[Stored records]
----

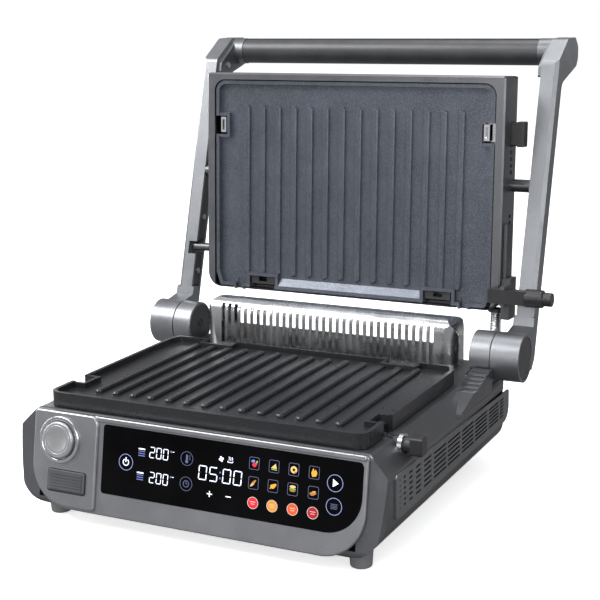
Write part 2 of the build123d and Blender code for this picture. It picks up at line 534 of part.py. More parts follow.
def back_cover(i, d0, d1):
    """domed back cover, i = wall inset"""
    o = on_xz(poly([(-W2 + i, i), (W2 - i, i), (W2 - i, LID_H - i), (-W2 + i, LID_H - i)], [15 - i, 15 - i, 3.5, 3.5]), d0, d1 + 1)
    side = on_yz(poly([(d0, i), (d1, i), (d1, LID_H - i), (d0, LID_H - i)], [0, 14, 14, 0]), -W2, W2)
    plan = on_xy(poly([(-W2 + i, d0), (W2 - i, d0), (W2 - i, d1), (-W2 + i, d1)], [0, 0, 14, 14]), -5, LID_H + 5)
    return o & side & plan


bk = back_cover(0, LID_DEPTH + 0.02, LID_BACK) - back_cover(2.5, LID_DEPTH - 2, LID_BACK - 2.5)
put("lid_shell", lid(bk))

up = Rot(90, 0, 0) * cook_plate(True)          # cooking side now faces -Y, plate depth runs along +Z
# the hooked edge of the plate is the lower one
up = Rot(0, 180, 0) * up
up = Rot(0, 0, 0) * up
bbu = up.bounding_box()
up = Pos(0, 1.2 - bbu.min.Y, -1.0 - bbu.min.Z) * up
put("upper_plate", lid(up))
refl = on_xz(rrect(-146, 146, 8, 214, 6), 21.5, 30.0) - on_xz(rrect(-144.8, 144.8, 9.2, 212.8, 5), 15, 28.8)
put("upper_reflector", lid(refl))
el2 = Rot(90, 0, 0) * element(0, 20, 190, 0.0, 4.6)
bb2 = el2.bounding_box()
el2 = Pos(0, 25.2 - (bb2.min.Y + bb2.max.Y) / 2, 112 - (bb2.min.Z + bb2.max.Z) / 2) * el2
put("upper_element", lid(el2))
put("upper_element_clips", [lid(bx(-106, 106, 27.55, 28.75, kk - 3, kk + 3)) for kk in (70, 160)])

LN = 216.7 + 4.4
def ulatch(s):
    k0 = 2.0 + PLATE_D - 45.5
    a = bx(s * 140.6, s * 146.4, 2.4, 18, k0 - 7.8, k0 + 7.8) - bx(s * 142.2, s * 144.8, 0, 13, k0 - 5.4, k0 + 5.4)
    a += bx(s * 140.6, s * 148.0, 16, 18, k0 - 9, k0 + 9)
    return a


put("upper_latches", [lid(ulatch(1)), lid(ulatch(-1))])
uh = []
for s in (1, -1):
    h = bx(s * 84, s * 110.5, 3.6, 20, 6.2, 8.8) + bx(s * 84, s * 92.5, 3.6, 6.0, 6.2, 13.6) + bx(s * 102, s * 110.5, 3.6, 6.0, 6.2, 13.6)
    uh.append(lid(h))
put("upper_plate_hooks", uh)

lp = lid(cylx(6.2, W2 + 0.02, ARM_X0 - 0.3, PIN_D, PIN_K) + cylx(3.4, ARM_X0 - 0.4, ARM_X1 - 5.2, PIN_D, PIN_K) + cylx(2.4, W2 - 6, W2 + 0.1, PIN_D, PIN_K))
rp = mir(lp)
put("lid_pivot_pins", [lp, rp])
lim = lid(cylx(LIMIT_R, -(ARM_X0 + 4.5), -W2 - 0.02, LIMIT_D, LIMIT_K) + cylx(2.1, -W2 - 0.1, -W2 + 6, LIMIT_D, LIMIT_K))
put("lid_limit_pin", lim)

# upper release button with its collar
ub = bx(W2 - 6, W2 + 10.5, 21.2, 32.0, 158.2, 180.8)
ub = fillet(ub.edges().filter_by(Axis.X), 1.5)
ub += bx(W2 + 6.5, W2 + 13.2, 20.4, 32.8, 157.4, 181.6)
ub = fillet(ub.edges().filter_by(lambda e: abs(e.center().X - W2 - 13.2) < 0.01), 1.2)
put("upper_release_button", lid(ub))

# lower release button, its collar and head
lb = cylx(6.3, 158.5, 175, 43, 92)
hd = bx(173.8, 184.5, 36.8, 49.2, 84.4, 99.6)
hd = fillet(hd.edges().filter_by(Axis.X), 2.0)
lb = lb + hd
lb = fillet(lb.edges().filter_by(lambda e: abs(e.center().X - 184.5) < 0.01), 1.0)
put("lower_release_button", lb)
cl = (cylx(8.7, 163.8, 167.4, 43, 92) - cylx(6.6, 150, 175, 43, 92)) - OUTER
cl = max(cl.solids(), key=lambda q: q.volume)
put("release_button_collar", cl)

# ---------------------------------------------------------------- stepped rack of the height adjuster
RX0, RX1 = 157.0, 175.2
prof = [(154, 82), (239.8, 82), (239.8, 103.4), (229.0, 103.4)]
for i in range(5):                                    # five notches, rising towards the hinge
    y1, z1 = 229.0 - 7.8 * i, 102.2 - 1.8 * i
    prof += [(y1, z1), (y1 - 7.8, z1)]
prof += [(154, 84.4)]
rack = on_yz(poly(prof), RX0, RX1)
rack = rack - OUTER
rack = max(rack.solids(), key=lambda q: q.volume)
put("step_rack", rack)
rs = cylz(1.8, DECK_Z + 0.02, DECK_Z + 0.9, 154.6, 228) if False else cylz(2.2, DECK_Z + 0.02, DECK_Z + 1.0, 154.2, 231) - bx(152, 157, 230.7, 231.3, DECK_Z + 0.5, 100)
put("rack_screw", rs)

# slide rail on the lid and the lever that runs on it
rail = bx(W2 + 0.02, W2 + 2.2, 9, 19, 4, 84) + bx(W2 + 2.1, W2 + 4.0, 6.5, 21.5, 4, 84)
put("adjuster_rail", lid(rail))
car = bx(W2 + 0.6, W2 + 9.0, 4.0, 24.0, -8.0, 32.0)
car -= bx(W2 - 1, W2 + 2.5, 8.7, 19.3, -20, 60)
car -= bx(W2 + 1.8, W2 + 4.3, 6.2, 21.8, -20, 60)
car += bx(W2 + 4.6, W2 + 9.0, -13.3, 4.1, 8.0, 27.0)
put("adjuster_carriage", lid(car))
lv = bx(155.0, 190.0, -13.4, -4.2, 11.0, 24.2) - bx(W2 + 4.5, W2 + 9.1, -14, 5, 5, 30)
lvb = bx(155.0, 190.0, -13.4, -4.2, 11.0, 24.2)
lvb = fillet(lvb.edges().filter_by(Axis.X), 1.5)
lv = lvb - bx(W2 + 4.5, W2 + 9.1, -14, 5, 5, 30)
kn = cylx(8.6, 190.0, 208.0, -8.8, 17.6)
kn = chamfer(kn.edges().filter_by(GeomType.CIRCLE), 1.0)
kt = cylx(6.6, 207.9, 216.6, -8.8, 17.6)
kt = fillet(kt.edges().filter_by(GeomType.CIRCLE).sort_by(Axis.X)[-1], 1.2)
lever = bx(155.0, 166.0, -13.4, -4.2, 11.0, 24.2) + bx(170.6, 192.0, -13.4, -4.2, 11.0, 24.2) + kn + kt
lever += bx(165.9, 170.7, -16.0, -13.6, 11.0, 24.2) + bx(155.0, 192.0, -16.0, -13.35, 11.0, 24.2)
put("adjuster_lever", lid(lever))

# ---------------------------------------------------------------- wiring conduit with its glands
GX, GY = CONDUIT_BASE
g1 = (cylz(8.0, 84.02, 87.2, GX, GY) + cylz(7.2, 79, 84.1, GX, GY)) - cylz(CONDUIT_R + 1.1, 70, 95, GX, GY)
put("conduit_gland_base", g1)
ly, lz = lid_pt(18.0, 0.0)
LGX = 153.5
g2 = cylz(8.2, -3.2, -0.02, LGX, 18.0) - cylz(CONDUIT_R + 1.2, -10, 8, LGX, 18.0)
put("conduit_gland_lid", lid(g2))
zt = lid_pt(18.0, 0.0)
cpath = FilletPolyline((GX, GY, 79.0), (GX, GY, 89.0), (160.5, 298.0, 103.0), (156.5, 304.0, 119.0), (LGX, 313.5, 131.0), (LGX, zt[0], zt[1] - 0.6),
                       radius=[14, 26, 40, 16])
csec = Plane(origin=cpath @ 0, z_dir=cpath % 0) * Circle(CONDUIT_R)
conduit = sweep(csec, path=cpath)
print("conduit length", round(cpath.length, 1), "volume", round(conduit.volume), "expected", round(math.pi * CONDUIT_R ** 2 * cpath.length))
put("wiring_conduit", conduit)

for n, so in NODES.items():
    comp = Compound(children=[]) if False else (so[0] if len(so) == 1 else Compound(so))
    export_step(comp, f"parts/{n}.step")
print(len(NODES), "nodes")
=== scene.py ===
import bpy, bmesh, math
from mathutils import Vector, Matrix

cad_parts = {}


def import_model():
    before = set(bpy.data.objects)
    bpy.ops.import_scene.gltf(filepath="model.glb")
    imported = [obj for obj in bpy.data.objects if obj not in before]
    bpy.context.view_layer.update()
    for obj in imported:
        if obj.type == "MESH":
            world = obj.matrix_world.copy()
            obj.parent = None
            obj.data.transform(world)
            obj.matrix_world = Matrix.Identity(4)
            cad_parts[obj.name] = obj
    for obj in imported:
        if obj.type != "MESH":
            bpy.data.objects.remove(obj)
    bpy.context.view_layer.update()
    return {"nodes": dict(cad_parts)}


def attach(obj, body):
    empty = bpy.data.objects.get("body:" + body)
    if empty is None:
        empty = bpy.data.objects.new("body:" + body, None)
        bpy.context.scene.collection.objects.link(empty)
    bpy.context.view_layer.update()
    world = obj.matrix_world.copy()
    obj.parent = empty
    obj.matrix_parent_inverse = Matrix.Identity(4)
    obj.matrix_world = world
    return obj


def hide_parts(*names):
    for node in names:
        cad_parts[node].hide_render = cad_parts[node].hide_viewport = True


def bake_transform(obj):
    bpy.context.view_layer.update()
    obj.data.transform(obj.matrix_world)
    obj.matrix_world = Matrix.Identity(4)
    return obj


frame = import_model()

NODES = frame["nodes"]
OX, OY = -8.6, -204.5            # shift between the appliance axes and the row frame, mm


def P(x, y, z):
    """appliance millimetres to row-frame metres"""
    return Vector(((x + OX) / 1000.0, (y + OY) / 1000.0, z / 1000.0))


# ------------------------------------------------------------------ planes of the tilted control face and of the lid
TILT = math.radians(10.0)
LEAN = math.radians(3.1)


def F(x, d, k):
    """control-face frame (x, depth, height) in mm to row metres"""
    return P(x, -20.5 + d * math.cos(TILT) + k * math.sin(TILT), 15.0 - d * math.sin(TILT) + k * math.cos(TILT))


def L(x, d, k):
    """lid frame (x, depth, height) in mm to row metres"""
    return P(x, 298.3 + d * math.cos(LEAN) + k * math.sin(LEAN), 144.2 - d * math.sin(LEAN) + k * math.cos(LEAN))


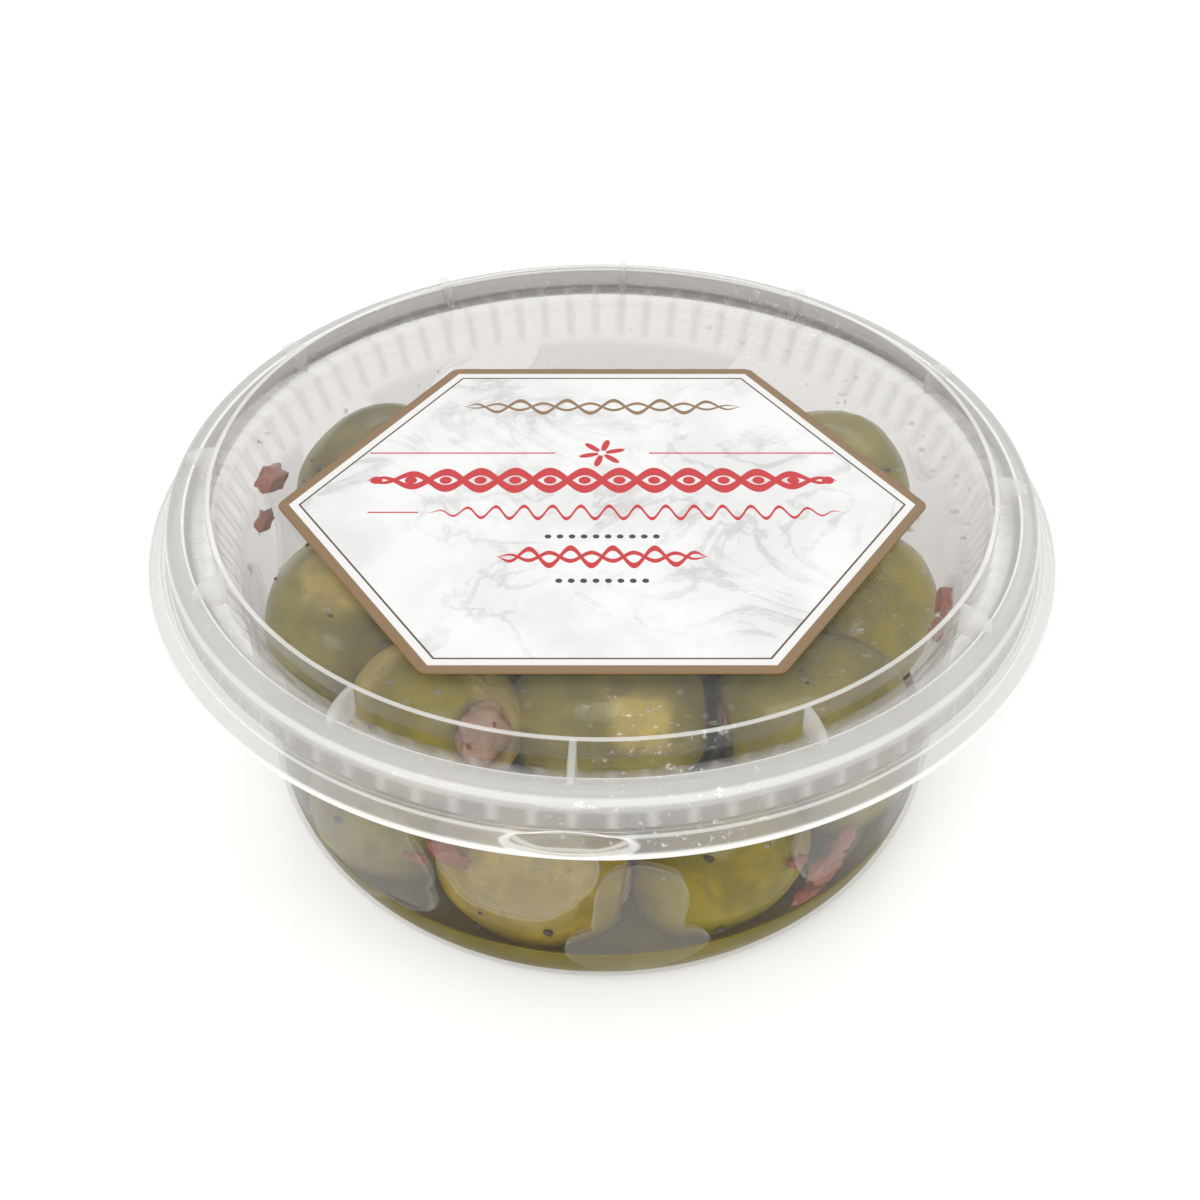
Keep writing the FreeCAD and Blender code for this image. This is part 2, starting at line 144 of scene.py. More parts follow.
# %% A tree with one way to make a node
class Finish:
    """A material under construction, or a world if one is handed in."""

    def __init__(self, name, owner=None):
        self.owner = owner or bpy.data.materials.new(name)
        self.owner.use_nodes = True
        self.tree = self.owner.node_tree
        self.tree.nodes.clear()

    def node(self, kind, settings=None, sockets=None, output=0):
        made = self.tree.nodes.new("ShaderNode" + kind)
        for key, value in (settings or {}).items():
            setattr(made, key, value)
        for key, value in (sockets or {}).items():
            if isinstance(value, Signal):
                self.tree.links.new(value.socket, made.inputs[key])
            else:
                made.inputs[key].default_value = value
        return Signal(self, made.outputs[output]) if made.outputs else None

    def place(self):
        """Where a spot is, in the object's own metres."""
        return self.node("TexCoord", output="Object")

    def axes(self):
        """The three parts of place(), as signals."""
        first = self.node("SeparateXYZ", sockets={0: self.place()})
        return [Signal(self, socket) for socket in first.socket.node.outputs]

    def noise(self, scale, detail=3.0, roughness=0.5, distortion=0.0):
        return self.node("TexNoise", sockets={
            "Vector": self.place(), "Scale": scale, "Detail": detail,
            "Roughness": roughness, "Distortion": distortion})

    def fade(self, value, low, high):
        """0 below low, 1 above high, smooth between."""
        return self.node("MapRange", {"interpolation_type": "SMOOTHSTEP"}, {
            "Value": value, "From Min": low, "From Max": high})

    def blend(self, factor, first, second, how="MIX"):
        return self.node("Mix", {"data_type": "RGBA", "blend_type": how},
                         {0: factor, 6: first, 7: second}, output=2)

    def bump(self, height, strength, distance):
        return self.node("Bump", sockets={
            "Strength": strength, "Distance": distance, "Height": height})

    def surface(self, shader):
        """Links the shader to the tree's output and returns the material or the world."""
        kind = "World" if isinstance(self.owner, bpy.types.World) else "Material"
        self.node("Output" + kind, sockets={"Surface": shader})
        return self.owner


def tint(red, green, blue):
    """A colour written as it shows on screen, turned into the light values a shader wants."""
    def linear(part):
        part /= 255
        return part / 12.92 if part <= 0.04045 else ((part + 0.055) / 1.055) ** 2.4
    return (linear(red), linear(green), linear(blue), 1.0)


def from_middle(across, up):
    """Distance from the middle of two crossed measures. Takes signals."""
    return (across * across + up * up) ** 0.5


print("shader helpers ready")

# %% [markdown]
# ## Stage and light
#
# A white floor under a white world, with four lamps: three soft ones, and a small one for glints.
# The eye sees the world as pure white, whether straight, in a reflection or through the plastic.
# As a light it is weaker, so that the plastic keeps its own grey. Light Path tells the two uses
# apart. The floor gets a little glow from the same mask, more of it far off, so that it stays
# white up to the horizon when the camera is low.


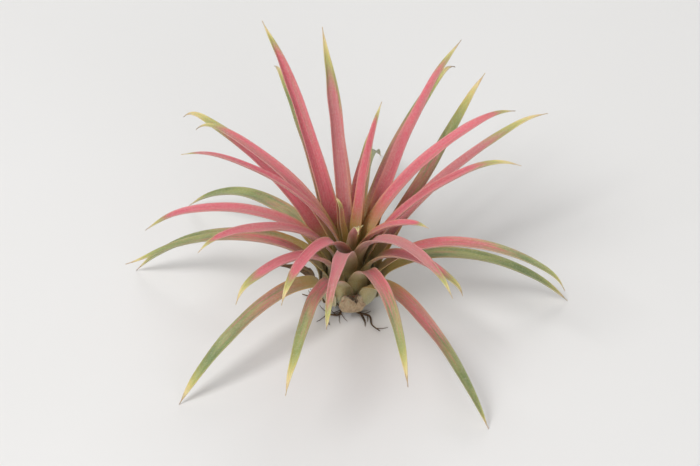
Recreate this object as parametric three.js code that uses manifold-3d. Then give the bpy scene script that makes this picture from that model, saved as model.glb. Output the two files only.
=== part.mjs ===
// A sky plant: an air plant whose narrow channelled leaves spiral out of a short hidden stem.
// The leaf bases wrap round one another into a small bulb, and the blades arch out of it like a fountain.
// Millimetres, +Z up. The origin is the middle of the stem's cut end, which rests on the surface.
import * as THREE from "three";
import { mergeVertices } from "three/addons/utils/BufferGeometryUtils.js";
import Module from "manifold-3d";

const wasm = await Module();
wasm.setup();

// The rosette. A pair gives the youngest leaf's value and the oldest living leaf's.
// Leans are in degrees from upright.
const LEAVES = 36; // living leaves, counted from the heart outwards
const DRY_LEAVES = 3; // withered stubs of still older leaves, next on the same spiral
const RESTING_LEAVES = 6; // the oldest living leaves, whose tips touch the surface
const GOLDEN_ANGLE = 137.508; // turn from one leaf to the next, degrees
const FIRST_AZIMUTH = 3.5; // of the youngest leaf, degrees from +X towards +Y
const SEAT_LEAN = [6, 97]; // where a leaf sits on the stem's round head
const NECK_LEAN = [4, 45]; // where its blade leaves the bulb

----

• **Exercise objective**
The lines above from the one containing "for n, so in" through the one containing "cad_parts[node].hide_render = cad_parts[node].hide_viewport" are to be set down exactly, and no others.

• **Task output**
for n, so in NODES.items():
    comp = Compound(children=[]) if False else (so[0] if len(so) == 1 else Compound(so))
    export_step(comp, f"parts/{n}.step")
print(len(NODES), "nodes")
=== scene.py ===
import bpy, bmesh, math
from mathutils import Vector, Matrix

cad_parts = {}


def import_model():
    before = set(bpy.data.objects)
    bpy.ops.import_scene.gltf(filepath="model.glb")
    imported = [obj for obj in bpy.data.objects if obj not in before]
    bpy.context.view_layer.update()
    for obj in imported:
        if obj.type == "MESH":
            world = obj.matrix_world.copy()
            obj.parent = None
            obj.data.transform(world)
            obj.matrix_world = Matrix.Identity(4)
            cad_parts[obj.name] = obj
    for obj in imported:
        if obj.type != "MESH":
            bpy.data.objects.remove(obj)
    bpy.context.view_layer.update()
    return {"nodes": dict(cad_parts)}


def attach(obj, body):
    empty = bpy.data.objects.get("body:" + body)
    if empty is None:
        empty = bpy.data.objects.new("body:" + body, None)
        bpy.context.scene.collection.objects.link(empty)
    bpy.context.view_layer.update()
    world = obj.matrix_world.copy()
    obj.parent = empty
    obj.matrix_parent_inverse = Matrix.Identity(4)
    obj.matrix_world = world
    return obj


def hide_parts(*names):
    for node in names:
        cad_parts[node].hide_render = cad_parts[node].hide_viewport = True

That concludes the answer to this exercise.